Magnon condensation into Q-ball in 3He-B

TL;DR

This paper reports the experimental realization of magnon condensation into Q-balls in superfluid 3He-B, demonstrating long-lived magnetic signals and self-localization effects analogous to relativistic quantum field theories.

Contribution

It provides the first experimental observation of Q-balls in a condensed matter system, linking relativistic field theory concepts with superfluid helium-3 behavior.

Findings

Observation of long-lived Persistent Signal in NMR

Detection of self-localization of magnons

Evidence of phase coherent spin precession

Abstract

The theoretical prediction of Q-balls in relativistic quantum fields is realized here experimentally in superfluid 3He-B. The condensed-matter analogs of relativistic Q-balls are responsible for an extremely long lived signal of magnetic induction -- the so-called Persistent Signal -- observed in NMR at the lowest temperatures.

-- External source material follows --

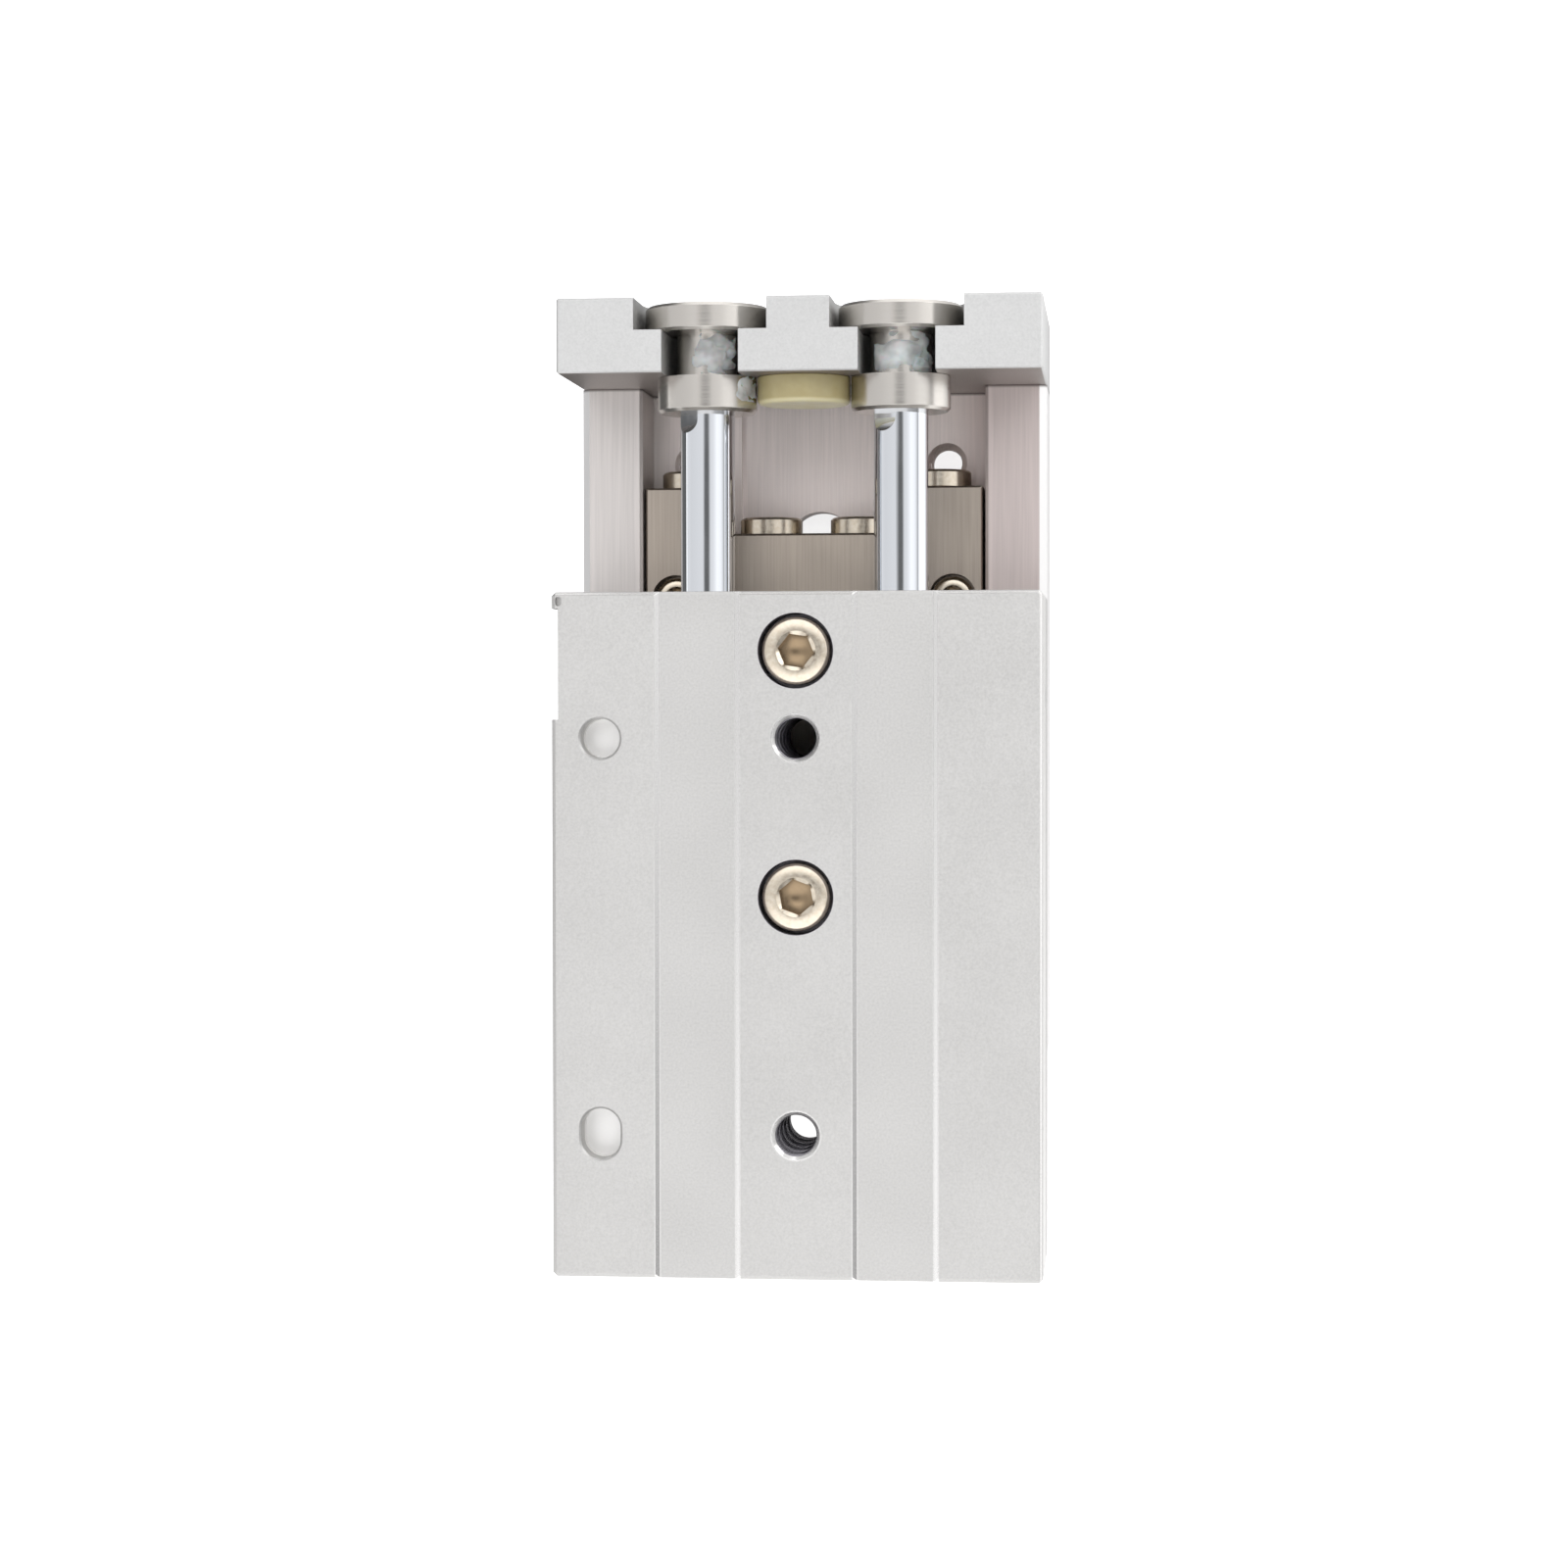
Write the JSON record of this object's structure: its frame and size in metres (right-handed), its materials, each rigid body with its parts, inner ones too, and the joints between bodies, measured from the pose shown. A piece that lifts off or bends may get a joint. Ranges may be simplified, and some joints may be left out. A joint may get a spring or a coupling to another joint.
{
  "type": "slide table cylinder",
  "caption": "Air slide table: twin-bore cylinder body with piston rods that push a U-shaped table on crossed-roller rails, with stepped end plate, floating bushes and bumper.",
  "frame": {"origin": "on the centre line of the table's load face, level with the front end of the cylinder body", "axes": "+X across the body, +Y the way the table extends, +Z out of the body's mounting face"},
  "size_m": [0.062, 0.1242, 0.04],
  "materials": {
    "anodised_aluminium": "bead blasted, clear anodised",
    "ground_steel": "hardened and ground",
    "nickel_screws": "nickel plated",
    "hard_chrome": "hard chrome plated and polished",
    "stainless_steel": "turned",
    "turned_aluminium": "turned",
    "nitrile_rubber": "moulded",
    "phosphated_steel": "phosphated",
    "polyurethane": "cast, translucent amber",
    "bonded_magnet": "moulded",
    "acetal_resin": "moulded",
    "bearing_steel": "ground and polished"
  },
  "bodies": {
    "cylinder": {"cylinder_body": "anodised_aluminium", "guide_block": "ground_steel", "guide_screws": "nickel_screws", "guide_stop_screws": "nickel_screws", "passage_plugs": "phosphated_steel", "rod_cover_left": "turned_aluminium", "rod_cover_right": "turned_aluminium", "rod_seal_left": "nitrile_rubber", "rod_seal_right": "nitrile_rubber", "cover_o_ring_left": "nitrile_rubber", "cover_o_ring_right": "nitrile_rubber", "cover_ring_left": "phosphated_steel", "cover_ring_right": "phosphated_steel", "head_cap_left": "turned_aluminium", "head_cap_right": "turned_aluminium", "cap_o_ring_left": "nitrile_rubber", "cap_o_ring_right": "nitrile_rubber", "cap_ring_left": "phosphated_steel", "cap_ring_right": "phosphated_steel"},
    "slide": {"table": "anodised_aluminium", "end_plate": "anodised_aluminium", "end_plate_screws": "nickel_screws", "end_bumper": "polyurethane", "rail_left": "ground_steel", "rail_right": "ground_steel", "rail_screws": "nickel_screws", "rail_stop_screws": "nickel_screws", "piston_rod_left": "hard_chrome", "piston_rod_right": "hard_chrome", "floating_bush_left": "stainless_steel", "floating_bush_right": "stainless_steel", "piston_left": "turned_aluminium", "piston_right": "turned_aluminium", "piston_seal_left": "nitrile_rubber", "piston_seal_right": "nitrile_rubber", "piston_magnet_left": "bonded_magnet", "piston_magnet_right": "bonded_magnet", "wear_ring_left": "acetal_resin", "wear_ring_right": "acetal_resin", "piston_nut_left": "phosphated_steel", "piston_nut_right": "phosphated_steel", "piston_bumper_left": "polyurethane", "piston_bumper_right": "polyurethane"},
    "cage_left": {"roller_cage_left": "stainless_steel", "rollers_left": "bearing_steel"},
    "cage_right": {"roller_cage_right": "stainless_steel", "rollers_right": "bearing_steel"}
  },
  "joints": [
    {"name": "table_slide", "type": "slide", "parent": "cylinder", "child": "slide", "axis": [0, 1, 0], "range_m": [-0.0242, 0.0058]},
    {"name": "cage_left_slide", "type": "slide", "parent": "cylinder", "child": "cage_left", "axis": [0, 1, 0], "range_m": [-0.0121, 0.0029]},
    {"name": "cage_right_slide", "type": "slide", "parent": "cylinder", "child": "cage_right", "axis": [0, 1, 0], "range_m": [-0.0121, 0.0029]}
  ],
  "couplings": [
    {"joint": "cage_left_slide", "follows": "table_slide", "ratio": 0.5},
    {"joint": "cage_right_slide", "follows": "table_slide", "ratio": 0.5}
  ]
}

This Q-ball is another representative of a state with phase coherent precession of nuclear spins in 3He-B, similar to the well known Homogeneously Precessing Domain which we interpret as Bose condensation of spin waves -- magnons. At large Q the effect of self-localization is observed. In the language of relativistic quantum fields it is caused by interaction between the charged and neutral fields, where the neutral field provides the potential for the charged one. In the process of self-localization the charged field modifies locally the neutral field so that the potential well is formed in which the charge is condensed.